Hey, everyone! Doing something a little different with the blog this time and am showing you the process of repainting an action figure. If you’ve watched my YouTube channel, you know that I have repainted many dinosaur figures to put on display as a backdrop and that I've mentioned we watch a lot of Cosplay Chris in our house (If you haven't watched his stuff yet, WATCH HIS STUFF). While I do love me some dinosaurs and they’re fun to paint, I decided that I wanted a challenge and to step out of my comfort zone. So while in my travels, I came across this:
…and try to make it appear something more like this…

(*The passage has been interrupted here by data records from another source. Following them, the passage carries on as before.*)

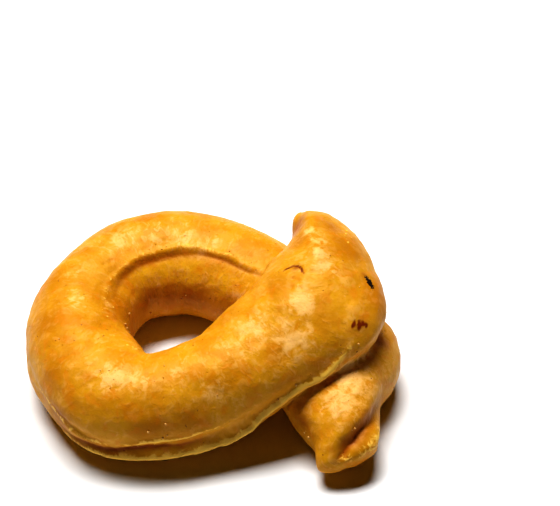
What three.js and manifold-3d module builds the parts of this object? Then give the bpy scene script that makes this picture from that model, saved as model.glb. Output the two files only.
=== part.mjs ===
// A tarallo: one rope of dough bent into a ring, its two ends crossed and pressed together,
// then boiled and baked until the crust is smooth and hard. It lies flat, with one end over the other.
//
// Millimetres, +Z up. The bread stands on the plane Z = 0. X runs along its length, from the far
// side of the ring to the crossed ends, and the origin is below the middle of its outline.

import * as THREE from "three";
import { mergeVertices } from "three/addons/utils/BufferGeometryUtils.js";
import Module from "manifold-3d";

// The rope, from the end that lies below, round the ring, to the end that lies on top.
// x, y, z: the middle line, measured from the middle of the ring.
// outer, inner: half widths, away from and towards the hole. top, base: heights above and below the line.
// peak: how far the rounded top is drawn up into a crest, from 0 to 1.
const STATIONS = [
  { x: 20.5, y: -18.5, z: 2.4, outer: 3.1, inner: 3.0, top: 1.4, base: 1.3, peak: 0 }, // lower end's tip
  { x: 20.8, y: -15.4, z: 3.3, outer: 3.4, inner: 4.0, top: 3.6, base: 3.1, peak: 0 },
  { x: 21.0, y: -9.6, z: 4.3, outer: 3.9, inner: 8.0, top: 5.0, base: 4.5, peak: 0 },
  { x: 22.0, y: -3.5, z: 4.5, outer: 5.4, inner: 6.4, top: 3.9, base: 4.8, peak: 0 }, // the crossing, below
  { x: 18.7, y: 2.6, z: 4.2, outer: 3.0, inner: 5.6, top: 3.9, base: 4.5, peak: 0 },
  { x: 13.4, y: 6.4, z: 5.0, outer: 4.7, inner: 6.8, top: 5.4, base: 5.3, peak: 0 },
  { x: 7.2, y: 9.9, z: 5.2, outer: 5.6, inner: 6.9, top: 5.8, base: 5.5, peak: 0 },
  { x: 0.4, y: 11.7, z: 5.2, outer: 6.0, inner: 7.2, top: 6.0, base: 5.5, peak: 0 }, // the back of the ring
  { x: -6.4, y: 9.6, z: 5.3, outer: 5.5, inner: 6.9, top: 6.0, base: 5.6, peak: 0 },
  { x: -10.3, y: 4.0, z: 5.3, outer: 5.4, inner: 6.8, top: 5.9, base: 5.6, peak: 0 },
  { x: -10.7, y: -3.4, z: 5.3, outer: 5.8, inner: 6.4, top: 5.9, base: 5.6, peak: 0 },
  { x: -6.2, y: -9.85, z: 5.3, outer: 6.4, inner: 6.2, top: 5.9, base: 5.6, peak: 0 },
  { x: -0.8, y: -11.6, z: 5.3, outer: 5.6, inner: 5.3, top: 5.9, base: 5.6, peak: 0 }, // the front of the ring
  { x: 6.0, y: -9.7, z: 6.0, outer: 6.0, inner: 6.0, top: 6.0, base: 5.3, peak: 0 },
  { x: 12.0, y: -6.2, z: 8.4, outer: 6.6, inner: 7.0, top: 5.8, base: 4.6, peak: 0 },
  { x: 16.25, y: -2.05, z: 11.2, outer: 9.3, inner: 6.5, top: 5.6, base: 3.6, peak: 0.1 }, // the crossing, above
  { x: 17.4, y: 2.4, z: 12.6, outer: 6.7, inner: 5.6, top: 4.8, base: 4.4, peak: 0.25 },
  { x: 16.8, y: 6.6, z: 13.6, outer: 5.0, inner: 2.6, top: 3.2, base: 4.6, peak: 0.4 },
  { x: 16.0, y: 10.3, z: 14.4, outer: 2.0, inner: 1.4, top: 1.4, base: 2.4, peak: 0.5 }, // upper end's tip
];
const SPLIT = 10; // the station where the rope is cut in two, so that each length crosses the other once

const RINGS_PER_STATION = 5;
const SIDES = 56;
const BASE_SQUARENESS = 2.6; // the exponent of the section's lower half: 2 is round
const LOWER_CAP = 1.4; // how far back from its tip each end starts to close
const UPPER_CAP = 1.6;
const LOWER_CUT = 0.55; // how obliquely the lower end is cut, as a slope across its width
const LOWER_CUT_REACH = 7.0; // the length of rope that the oblique cut draws along

// Ridges (rise above 0) and grooves (rise below 0) in the crust. Each runs along a path of
// [station, angle] pairs, where the angle in degrees goes from the outer side, 0, over the top, 90,
// to the hole's side, 180. It fades out across its reach and towards both of its ends.
const RELIEF = {
  foldAroundHole: {
    path: [[5.3, 128], [6.4, 126], [7.4, 130], [8.4, 136], [9.8, 138]],
    reach: 0.8,
    rise: -0.35,
  },
  wallBelowFold: {
    path: [[5.5, 150], [6.8, 148], [8.2, 155]],
    reach: 1.4,
    rise: 0.25,
  },
  footEdge: {
    path: [[9.8, -6], [10.8, -12], [11.6, -26], [12.4, -22], [13.2, -15], [13.9, -2], [14.5, 5], [15.1, 14]],
    reach: 0.7,
    rise: 0.35,
  },
  footGroove: {
    path: [[10.0, 7], [11.0, 1], [11.6, -9], [12.2, -4], [13.2, 1], [13.9, 11]],
    reach: 0.7,
    rise: -0.35,
  },
  footUndercut: {
    path: [[11.6, -46], [12.4, -42], [13.2, -35], [13.9, -21], [14.5, -13], [15.1, -4]],
    reach: 0.8,
    rise: -0.35,
  },
  foldOfLowerEnd: {
    path: [[1.9, 8], [1.3, 32], [0.9, 58], [0.7, 78], [0.55, 95], [0.45, 108]],
    reach: 1.0,
    rise: -0.75,
  },
  lipOfLowerEnd: {
    path: [[1.8, -12], [1.1, 10], [0.5, 32], [0.25, 60], [0.2, 90], [0.2, 115]],
    reach: 0.6,
    rise: 0.25,
  },
  crestOfUpperEnd: {
    path: [[17.6, 95], [16.5, 98], [15.9, 90], [15.5, 84]],
    reach: 1.3,
    rise: 0.35,
  },
  hollowOfUpperEnd: {
    path: [[15.9, 40], [15.2, 56], [14.6, 62]],
    reach: 2.0,
    rise: -0.25,
  },
};
const PATH_STEPS = 60; // points along each path
const NEAR_STATIONS = 2; // relief reaches this far along the rope, so not onto the strand that crosses

// Slow waves in the rope's thickness, from rolling it by hand.
const WAVES = [
  { along: 1.9, around: 1, phase: 0.4, rise: 0.1 },
  { along: 3.1, around: 2, phase: 2.2, rise: 0.08 },
  { along: 4.3, around: 3, phase: 4.1, rise: 0.06 },
];

const CRUST = { color: 0xd9952f, roughness: 0.45, metalness: 0 };
const MERGE_DISTANCE = 1e-4;

const UP = new THREE.Vector3(0, 0, 1);
const LAST = STATIONS.length - 1;
const radians = THREE.MathUtils.degToRad;

function smoothCurve(points) {
  return new THREE.CatmullRomCurve3(points, false, "catmullrom");
}

// A smooth curve through three of the stations' values.
function through(keys) {
  return smoothCurve(STATIONS.map((station) => new THREE.Vector3(...keys.map((key) => station[key]))));
}

const middleLine = through(["x", "y", "z"]);
const widths = through(["outer", "inner", "peak"]);
const heights = through(["top", "base", "peak"]);

// The rope's length up to each of many points, used to close its ends.
const STEPS_PER_STATION = 20;
const LENGTH_STEPS = LAST * STEPS_PER_STATION;
const lengths = [0];
middleLine.getPoints(LENGTH_STEPS).reduce((before, point) => {
  lengths.push(lengths[lengths.length - 1] + point.distanceTo(before));
  return point;
});

function lengthTo(station) {
  const step = station * STEPS_PER_STATION;
  const low = Math.min(Math.floor(step), LENGTH_STEPS - 1);
  return THREE.MathUtils.lerp(lengths[low], lengths[low + 1], step - low);
}

// 1 along the rope, falling to 0 at a tip as a quarter circle does.
function closing(distance, reach) {
  const back = Math.max(0, 1 - distance / reach);
  return Math.sqrt(Math.max(0, 1 - back * back));
}

const squared = (value) => Math.sign(value) * Math.abs(value) ** (2 / BASE_SQUARENESS);

// A point of the plain rope's skin and the way out of the rope there.
function skin(station, angle) {
  const u = station / LAST;
  const middle = middleLine.getPoint(u);
  const along = middleLine.getTangent(u);
  const outward = new THREE.Vector3().crossVectors(along, UP).normalize();
  const upward = new THREE.Vector3().crossVectors(outward, along);
  const { x: outer, y: inner, z: peak } = widths.getPoint(u);
  const { x: top, y: base } = heights.getPoint(u);

  const length = lengthTo(station);
  const shrink = closing(length, LOWER_CAP) * closing(lengthTo(LAST) - length, UPPER_CAP);
  const cut = LOWER_CUT * Math.max(0, 1 - length / LOWER_CUT_REACH);
  const c = Math.cos(angle);
  const s = Math.sin(angle);
  const crest = THREE.MathUtils.lerp(s, 1 - Math.abs(c), peak);
  const across = (s < 0 ? squared(c) : c) * (c > 0 ? outer : inner) * shrink;
  const rise = (s < 0 ? squared(s) * base : crest * top) * shrink;
  const out = new THREE.Vector3().addScaledVector(outward, across).addScaledVector(upward, rise);
  const point = middle.add(out).addScaledVector(along, cut * across);
  return { point, out: out.normalize() };
}

// 0 at both ends of a path and 1 halfway.
const fade = (step) => Math.sqrt(Math.sin((Math.PI * (step + 1)) / (PATH_STEPS + 2)));

// The paths of the relief as points on the skin.
const paths = Object.values(RELIEF).map(({ path, reach, rise }) => {
  const route = smoothCurve(path.map(([station, degrees]) => new THREE.Vector3(station, radians(degrees), 0)));
  const points = route.getPoints(PATH_STEPS).map(({ x: station, y: angle }, step) => ({
    at: skin(station, angle).point,
    station,
    strength: rise * fade(step),
  }));
  return { points, reach };
});

function relief(station, point) {
  let sum = 0;
  for (const { points, reach } of paths) {
    let best = 0;
    for (const { at, station: near, strength } of points) {
      if (Math.abs(near - station) > NEAR_STATIONS) continue;
      const height = strength * Math.exp(-at.distanceToSquared(point) / reach ** 2);
      if (Math.abs(height) > Math.abs(best)) best = height;
    }
    sum += best;
  }
  return sum;
}

function waves(station, angle) {
  return WAVES.reduce(
    (sum, { along, around, phase, rise }) => sum + rise * Math.sin(along * station + around * angle + phase),
    0,
  );
}

// One ring of points round the rope, on or above the plane that it lies on.
function ring(station) {
  const points = [];
  for (let side = 0; side < SIDES; side++) {
    const angle = (2 * Math.PI * side) / SIDES;
    const { point, out } = skin(station, angle);
    point.addScaledVector(out, relief(station, point) + waves(station, angle));
    point.z = Math.max(0, point.z);
    points.push(point);
  }
  return points;
}

// A closed length of the rope between two stations.
function strand(from, to) {
  const positions = [];
  const index = [];
  const rings = (to - from) * RINGS_PER_STATION;
  for (let i = 0; i <= rings; i++) {
    for (const point of ring(from + i / RINGS_PER_STATION)) positions.push(...point);
  }
  for (let i = 0; i < rings; i++) {
    for (let side = 0; side < SIDES; side++) {
      const next = (side + 1) % SIDES;
      const a = i * SIDES + side;
      const b = i * SIDES + next;
      const c = b + SIDES;
      const d = a + SIDES;
      index.push(a, c, b, a, d, c);
    }
  }
  // A fan round the middle line closes each end.
  for (const [station, first] of [[from, 0], [to, rings * SIDES]]) {
    const hub = positions.length / 3;
    positions.push(...middleLine.getPoint(station / LAST));
    for (let side = 0; side < SIDES; side++) {
      const a = first + side;
      const b = first + ((side + 1) % SIDES);
      index.push(...(first ? [hub, b, a] : [hub, a, b]));
    }
  }
  const geometry = new THREE.BufferGeometry();
  geometry.setAttribute("position", new THREE.Float32BufferAttribute(positions, 3));
  geometry.setIndex(index);
  return mergeVertices(geometry, MERGE_DISTANCE);
}

const wasm = await Module();
wasm.setup();

function solid(geometry) {
  return new wasm.Manifold(
    new wasm.Mesh({
      numProp: 3,
      vertProperties: geometry.getAttribute("position").array,
      triVerts: new Uint32Array(geometry.index.array),
    }),
  );
}

// The ring with its lower end, and the length that climbs over it, fused where they press together.
function bread() {
  const fused = solid(strand(0, SPLIT)).add(solid(strand(SPLIT, LAST))).getMesh();
  const geometry = new THREE.BufferGeometry();
  geometry.setAttribute("position", new THREE.BufferAttribute(fused.vertProperties, 3));
  geometry.setIndex(new THREE.BufferAttribute(fused.triVerts, 1));
  geometry.computeBoundingBox();
  const middle = geometry.boundingBox.getCenter(new THREE.Vector3());
  geometry.translate(-middle.x, -middle.y, 0);
  geometry.computeVertexNormals();
  return geometry;
}

const tarallo = new THREE.Mesh(bread(), new THREE.MeshStandardMaterial(CRUST));
tarallo.name = "tarallo";

const group = new THREE.Group();
group.add(tarallo);

export default group;
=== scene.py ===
"""A tarallo: the crust of a small hard-baked ring of rope dough with its ends crossed, and the
crumbs on it. A pale floor, soft light from above and the photograph's camera."""

import math
import random

import bmesh
import bpy
import numpy as np
from mathutils import Matrix, Vector, noise
from mathutils.kdtree import KDTree


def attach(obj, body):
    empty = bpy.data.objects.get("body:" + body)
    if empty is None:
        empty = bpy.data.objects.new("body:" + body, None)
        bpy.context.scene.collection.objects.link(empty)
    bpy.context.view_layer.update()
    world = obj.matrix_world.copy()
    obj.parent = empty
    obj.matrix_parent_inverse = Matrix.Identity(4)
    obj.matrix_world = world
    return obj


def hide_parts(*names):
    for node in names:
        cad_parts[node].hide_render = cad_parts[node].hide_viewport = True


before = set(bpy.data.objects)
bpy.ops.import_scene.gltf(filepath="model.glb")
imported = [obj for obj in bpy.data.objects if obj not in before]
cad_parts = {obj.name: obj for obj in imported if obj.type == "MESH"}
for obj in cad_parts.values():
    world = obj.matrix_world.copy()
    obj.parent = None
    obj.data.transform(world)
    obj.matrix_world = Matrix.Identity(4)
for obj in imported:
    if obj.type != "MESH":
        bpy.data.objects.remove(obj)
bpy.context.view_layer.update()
MM = 0.001

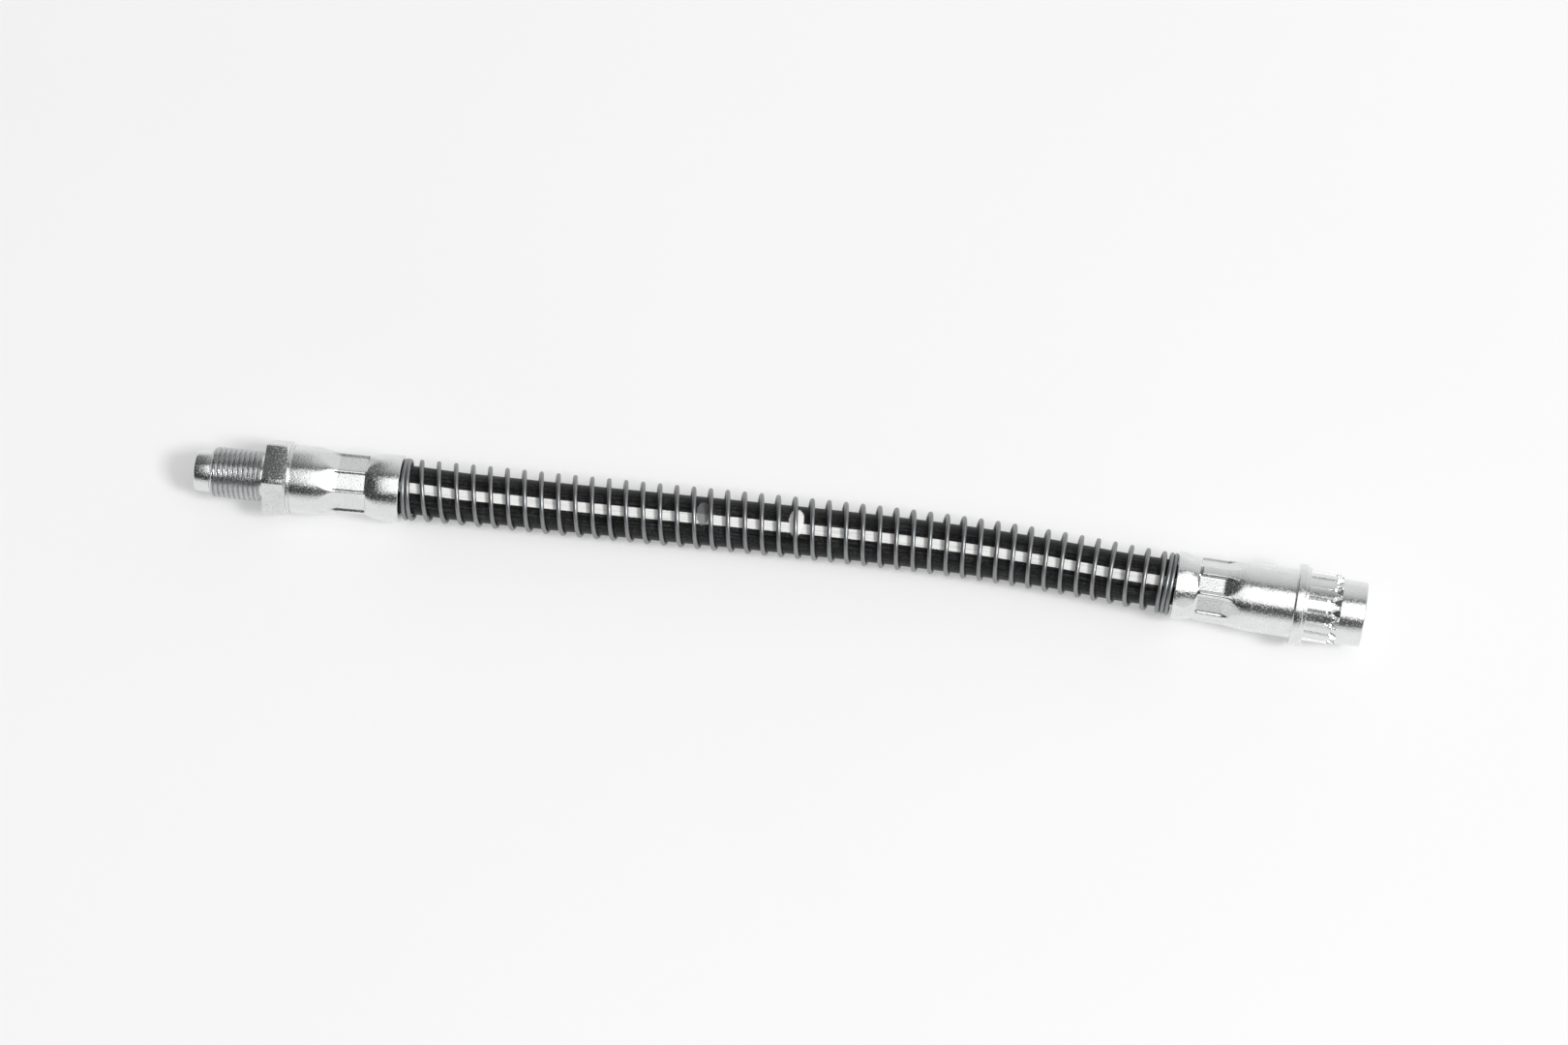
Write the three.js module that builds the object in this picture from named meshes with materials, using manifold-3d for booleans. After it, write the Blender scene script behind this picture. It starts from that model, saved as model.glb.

…in terms of coloration, anyway. I don’t know how to put in more articulation joints for better posture or grind down the sword for a better length. This is strictly a cosmetic upgrade for a figure that has potential but just needs more attention to it. This is going to be a very picture-heavy post so if your browser of choice is effected by that sort of thing, my apologies in advance.
So what do we need? First, we wash the figure with hot, soapy water so we have a clean surface to work from. Next, we need paint. Use acrylic paints too because they just clean up with soap and water and the alkyd paints just seem to flake off too easily from the final product.
I’m starting with the armor using these metallic gold and silver paints. This stuff works well but it is kind of a pain in the ass to apply as it goes on so thin, opting more for sheen than color so don’t be surprised if in your projects if you have to do multiple coats to get the color you’re looking for, especially with the gold. So we take the gold and start brushing over the golden lines on her leg armor to give them a more metallic feel to them.
The leg on the top has the paint added onto it and you can already see the sheen coming out and livening up the gold. In order to get the full effect, I had to put about...three coats, I think. So once Those were done, it came time to add gold to the other parts of her boots.
This is where that "pain in the ass" thing I mentioned earlier comes in. The furthest leg has had some gold added to it and while it does have the neat optical illusion of making the red on that boot seem darker, you can still see how much of the red is still bleeding through. In order to get the full effect of the gold here, I think I had to put something like five or six coats and then leave it for a couple of days.
Up next was Diana's golden lasso and this was pretty easy to do. The lasso was originally colored the same as her golden belt and boot accents but I wanted the lasso to stand out so I just took the same yellow paint that I use for painting theropod eyes and covered the lasso. Thankfully the plastic on this part was pretty flexible so I could pull the lasso away from the skirt so that the yellow didn't smudge onto the blue.
Okay, so what I'm doing here is dry brushing some of that metallic silver paint around the edges of Diana's skirt to give it that worn metal look. In order to get this effect, you basically need to have very little paint on your brush and just gently swipe at the edges so that it looks like the color has worn away. Once I had finished the skirt, I looked back at the reference pictures and saw that I didn't need to dry brush every single edge but fuck it, I like how it looks.
Earlier I had mentioned that I found this figure to be very pale, like it really needed to go out and get some sun. If you're coming from Themyscira, you're gonna have some color to your skin and even Gal Gadot is not that pale. So in my travel, I acquired some flesh-tone paint and recoated all of her exposed skin with the color.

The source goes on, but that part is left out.